250 protesting farmers, MCC MLA detained in Bokaro

September 28, 2013 12:09 am | Updated June 02, 2016 03:40 pm IST - Bokaro:

Villagers stage a protest outside the Electrosteel plant at Chandankyari in Bokaro on Friday. Photo: Manob Chowdhury

Villagers stage a protest outside the Electrosteel plant at Chandankyari in Bokaro on Friday. Photo: Manob Chowdhury

Police detained 250 farmers and Marxist Coordination Committee’s (MCC) MLA Arup Chatterjee for 12 hours on Friday for staging a protest at Electrosteel Casting Limited’s steel plant at Chandankyari in Bokaro.

The farmers had on Wednesday enforced an ‘economic blockade’ against the company by blocking the gates to its Siyaljori plant demanding permanent jobs as compensation for over 1500 farmers who had sold land to the company for its 2000-acre steel plant and the area around its coal block in Parbatpur.

The district administration supervised talks between the protesters and Electrosteel officials from 5 p.m. on Thursday till 1 a.m. on Friday but no agreement was reached. At 5 a.m. on Friday, police took away the farmers and the MLA from the protest site, detaining them in a local school.

Their detention triggered fresh protests by the farmers’ families in Chandankyari.

Those detained were allowed to go at 5 in the evening after Jharkhand Mukti Morcha’s student wing president and Chief Minister Hemant Soren’s younger brother Basant Soren proposed a meeting between the farmers and the company’s representatives on October 1 in the presence of the Chief Minister.

“The company deceived thousands of marginal farmers by misleading them about the purpose of acquisition. Their middlemen bought less than an acre at Rs. 70,000-80,000 per acre, one-tenth of what the government stipulated for industry. When farmers have protested that only a few got jobs or that they were being made to undergo training for four to five years, the company colluded with local officials to name 100s of farmers in false cases,” said Mr. Chatterjee. All Jharkhand Students’ Union MLA Umakant represents Chandankyari in the Assembly but since last year, Mr. Chatterjee who represents Nirsha in Dhanbad has supported the farmers.

“Companies acquire land without even informing farmers what the land is for. Tribals and farmers only understand when they see company officials surveying the area. But we will fight for justice,” said activist Dayamani Barla addressing the protesters.

Over 1350 villagers live in three hamlets near the steel plant and say even their movement to and from their house was restricted by the company.

“They have cheated us in every way. They said they will supply water but never did, instead, their deep-bores finished our water supply,” said Atika Devi in Mahathatola. Her husband Santosh Mahatha, 60, showed documents of being named in a case for possessing narcotics in 2011.

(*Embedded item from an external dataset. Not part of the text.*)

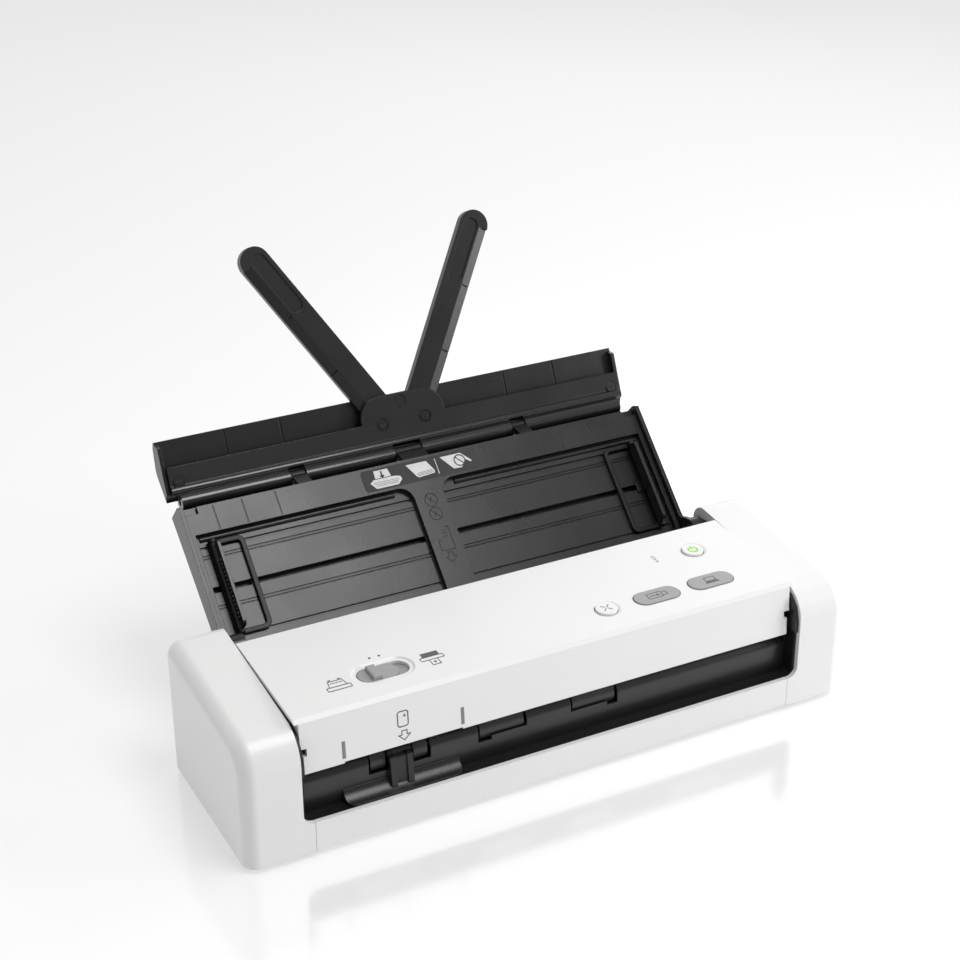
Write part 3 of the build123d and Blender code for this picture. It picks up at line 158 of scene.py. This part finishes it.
def add_world():
    """White room, bright behind the object and darker in front, so that black plastic stays black."""
    world = bpy.data.worlds.new("studio")
    bpy.context.scene.world = world
    world.use_nodes = True
    tree = world.node_tree
    tree.nodes.clear()
    out = tree.nodes.new("ShaderNodeOutputWorld")
    mix = tree.nodes.new("ShaderNodeMixShader")
    path = tree.nodes.new("ShaderNodeLightPath")
    seen = tree.nodes.new("ShaderNodeBackground")
    seen.inputs["Color"].default_value = (1, 1, 1, 1)
    lit = tree.nodes.new("ShaderNodeBackground")
    coords = tree.nodes.new("ShaderNodeTexCoord")
    split = tree.nodes.new("ShaderNodeSeparateXYZ")
    back = tree.nodes.new("ShaderNodeMapRange")
    set_range(back, *ROOM_TURN, ROOM_FRONT, ROOM_BACK)
    tree.links.new(coords.outputs["Generated"], split.inputs[0])
    tree.links.new(split.outputs["Y"], back.inputs["Value"])
    tree.links.new(back.outputs[0], lit.inputs["Strength"])
    tree.links.new(path.outputs["Is Camera Ray"], mix.inputs["Fac"])
    tree.links.new(lit.outputs[0], mix.inputs[1])
    tree.links.new(seen.outputs[0], mix.inputs[2])
    tree.links.new(mix.outputs[0], out.inputs["Surface"])


def add_floor():
    """Pale floor with a faint soft reflection."""
    mesh = bpy.data.meshes.new("floor")
    corners = [(x * FLOOR_HALF, y * FLOOR_HALF, 0) for x, y in ((-1, -1), (1, -1), (1, 1), (-1, 1))]
    mesh.from_pydata(corners, [], [(0, 1, 2, 3)])
    floor = bpy.data.objects.new("floor", mesh)
    bpy.context.scene.collection.objects.link(floor)
    material = bpy.data.materials.new("floor")
    material.use_nodes = True
    tree = material.node_tree
    tree.nodes.clear()
    out = tree.nodes.new("ShaderNodeOutputMaterial")
    matt = tree.nodes.new("ShaderNodeBsdfDiffuse")
    matt.inputs["Color"].default_value = (FLOOR_MATT, FLOOR_MATT, FLOOR_MATT, 1)
    lift = tree.nodes.new("ShaderNodeEmission")
    lift.inputs["Strength"].default_value = FLOOR_LIFT
    both = tree.nodes.new("ShaderNodeAddShader")
    gloss = tree.nodes.new("ShaderNodeBsdfGlossy")
    gloss.inputs["Roughness"].default_value = FLOOR_ROUGHNESS
    mix = tree.nodes.new("ShaderNodeMixShader")
    tree.links.new(matt.outputs[0], both.inputs[0])
    tree.links.new(lift.outputs[0], both.inputs[1])
    mix.inputs["Fac"].default_value = FLOOR_GLOSS
    tree.links.new(both.outputs[0], mix.inputs[1])
    tree.links.new(gloss.outputs[0], mix.inputs[2])
    tree.links.new(mix.outputs[0], out.inputs["Surface"])
    mesh.materials.append(material)


# ---------------------------------------------------------------- materials
class Shader:
    """A Principled material that grows node by node. Patterns use object coordinates in metres.
    edge is the radius in millimetres that sharp edges are shaded to."""

    def __init__(self, name, color, roughness, specular=0.5, coat=0.0, metallic=0.0, edge=0.35):
        self.material = bpy.data.materials.new(name)
        self.material.use_nodes = True
        self.tree = self.material.node_tree
        self.bsdf = self.tree.nodes["Principled BSDF"]
        self.set("Base Color", (*color, 1))
        self.set("Roughness", roughness)
        self.set("Specular IOR Level", specular)
        self.set("Coat Weight", coat)
        self.set("Coat Roughness", COAT_ROUGHNESS)
        self.set("Metallic", metallic)
        self.color = color
        self.roughness = roughness
        self.coords = self.node("ShaderNodeTexCoord").outputs["Object"]
        self.edge = self.node("ShaderNodeBevel")
        self.edge.samples = EDGE_SAMPLES
        self.edge.inputs["Radius"].default_value = edge * MM
        self.link(self.edge.outputs[0], self.bsdf.inputs["Normal"])

    def node(self, kind):
        return self.tree.nodes.new(kind)

    def link(self, source, target):
        self.tree.links.new(source, target)

    def set(self, socket, value):
        self.bsdf.inputs[socket].default_value = value

    def stretched(self, scale):
        mapping = self.node("ShaderNodeMapping")
        mapping.inputs["Scale"].default_value = scale
        self.link(self.coords, mapping.inputs["Vector"])
        return mapping.outputs[0]

    def noise(self, scale, detail=2.0, coords=None):
        noise = self.node("ShaderNodeTexNoise")
        noise.inputs["Scale"].default_value = scale
        noise.inputs["Detail"].default_value = detail
        self.link(coords or self.coords, noise.inputs["Vector"])
        return noise.outputs["Fac"]

    def ranged(self, value, low, high, start=0.3, end=0.7):
        span = self.node("ShaderNodeMapRange")
        set_range(span, start, end, low, high)
        self.link(value, span.inputs["Value"])
        return span.outputs[0]

    def mix(self, factor, low, high):
        """Colour between low and high, each a colour or a socket."""
        mix = self.node("ShaderNodeMix")
        mix.data_type = "RGBA"
        self.link(factor, mix.inputs[0])
        for socket, value in ((mix.inputs[6], low), (mix.inputs[7], high)):
            if isinstance(value, tuple):
                socket.default_value = (*value, 1)
            else:
                self.link(value, socket)
        return mix.outputs[2]

    def bump(self, height, distance, strength=1.0):
        """Adds bumps on top of what is there."""
        bump = self.node("ShaderNodeBump")
        bump.inputs["Distance"].default_value = distance
        bump.inputs["Strength"].default_value = strength
        self.link(height, bump.inputs["Height"])
        self.link(self.bsdf.inputs["Normal"].links[0].from_socket, bump.inputs["Normal"])
        self.link(bump.outputs[0], self.bsdf.inputs["Normal"])

    def edge_mask(self):
        """1 along convex and concave edges, 0 on open faces."""
        geometry = self.node("ShaderNodeNewGeometry")
        dot = self.node("ShaderNodeVectorMath")
        dot.operation = "DOT_PRODUCT"
        self.link(geometry.outputs["Normal"], dot.inputs[0])
        self.link(self.edge.outputs[0], dot.inputs[1])
        return self.ranged(dot.outputs["Value"], 1.0, 0.0, 0.86, 0.995)

    def tinted(self, spread, scale, wear=0.0, wear_color=None):
        """Colour that drifts a little over the surface, and shows wear along edges."""
        dark = tuple(c * (1 - spread) for c in self.color)
        light = tuple(min(1.0, c * (1 + spread)) for c in self.color)
        color = self.mix(self.ranged(self.noise(scale, 4.0), 0.0, 1.0), dark, light)
        if wear:
            worn = self.node("ShaderNodeMath")
            worn.operation = "MULTIPLY"
            self.link(self.edge_mask(), worn.inputs[0])
            self.link(self.ranged(self.noise(160.0, 5.0), 0.0, wear, 0.42, 0.72), worn.inputs[1])
            color = self.mix(worn.outputs[0], color, wear_color)
        self.link(color, self.bsdf.inputs["Base Color"])

    def uneven_gloss(self, spread, scale):
        value = self.ranged(self.noise(scale, 5.0), self.roughness - spread, self.roughness + spread)
        self.link(value, self.bsdf.inputs["Roughness"])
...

“My family sold them 15 acres in 2008 but in 2011 when they wanted to extend their plant, I refused to sell them the 0.8 acres my shop was on. They got me implicated in a false case,” he said.

His son works as a contract worker at the steel plant. Electrosteel officials said the company had offered training and jobs to 517 farmers from whom it had purchased plots bigger than three acres.

“They are demanding higher wages and jobs for those in training. We already approved this for 200 and negotiations are on,” said Rohit Singh, Chief of Communication, Electrosteel.